Rejected records
When syncing data to a data activation destination, you may encounter rejected records. Rejected records are records Airbyte was unable to sync to your destination, even though the sync itself was otherwise successful.
Why records get rejected
Records become rejected because they don't conform to the schema of the destination. The underlying reasons for this can be complex.
- The destination requires a field, but that field is empty in the source.
- The destination requires a field to be in a certain format, but that field is in an incompatible format in the source.
- The destination requires a field to be unique, but that field isn't unique in the source.
- A transformation error has corrupted a record at an earlier stage of your data pipeline.
- Many other issues.
Look at the following example.
ID | First Name | Last Name | Phone Number | Address |
---|---|---|---|---|
123 | Alphonso | Mariyam | 123-456-7890 | 123 Fake Street |
456 | Emerald | Sanja | 234-567-8901 | 456 Fake Street |
789 | Sebastian Argyos | 345-678-9012 | 789 Fake Street |
Imagine you want to move this data into your CRM, Salesforce. However, your Salesforce object requires that everyone has a first and last name. In this case, Sebastian Argyos' last name has been combined with his first name. From Salesforce's perspective, he doesn't have a last name. As a result, it rejects this record.
Where rejected records go
Rejected records go into an S3 bucket, if you've configured one. You configure this bucket when you set up your destination. If you haven't configured one yet, you can do this later on, and rejected records begin to populate with subsequent syncs.

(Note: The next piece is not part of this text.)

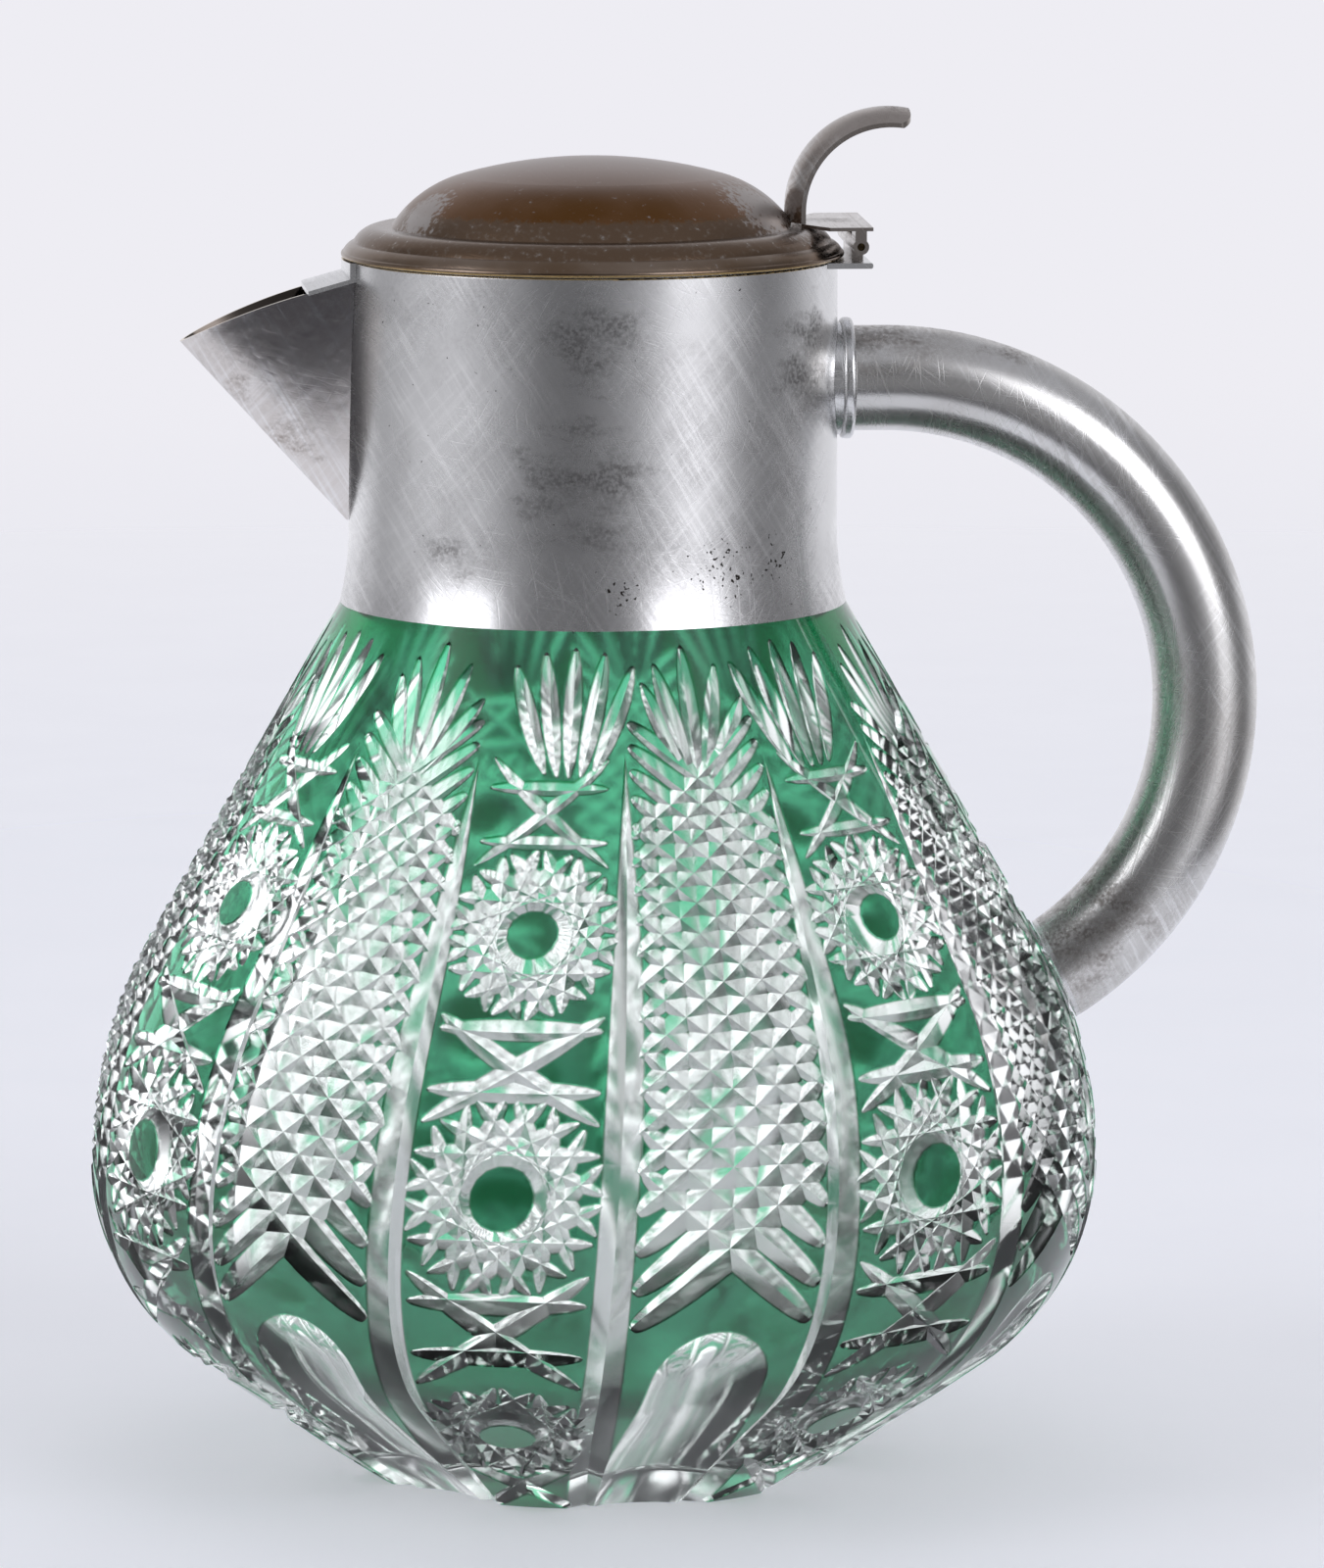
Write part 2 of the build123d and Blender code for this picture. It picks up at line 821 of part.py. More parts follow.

You should decide on a strategy for managing these records at scale. You might want to populate all of them to a single bucket for ease of observability, or you may want different destinations to use different buckets.
Find out if the destination rejected records after a sync
Airbyte shows you rejected records on the connections Timeline page and the sync summary in the log for each sync.
If you've configured a storage bucket for rejected records, Airbyte links to it on the Timeline.
You can also monitor logs for them.
Sync summary: {
// ...
"totalStats" : {
// ...
"recordsRejected" : 1000
},
"streamStats" : [ {
"streamName" : "USERS",
"streamNamespace" : "DATA_PRODUCT",
"stats" : {
// ...
"recordsRejected" : 1000
}
} ],
"performanceMetrics" : {
"mappers" : {
"field-renaming" : 0
}
}
}
When Airbyte can't display rejected record statistics
Airbyte can only display rejected records statistics and a link to your storage bucket if the source connector sends state messages back to Airbyte correctly.
-
Airbyte connectors implement this correctly for all sync modes.
-
Marketplace connectors may or may not implement this correctly. Generally, only incremental sync modes are reliable in this way.
Regardless of whether the connector reports statistics back to Airbyte, rejected records are still populated in your storage bucket if you set this up in the destination connector.
Fixing rejected records so Airbyte can sync them
In most cases, it's important to repair rejected records if you can. They may contain valuable data that you want to sync, and in large numbers, can erode the effectiveness of your data activation initiative.
You can repair rejected records in your source data warehouse or the upstream source that syncs to your data warehouse. Once you repair them, Airbyte can process them again during your next sync.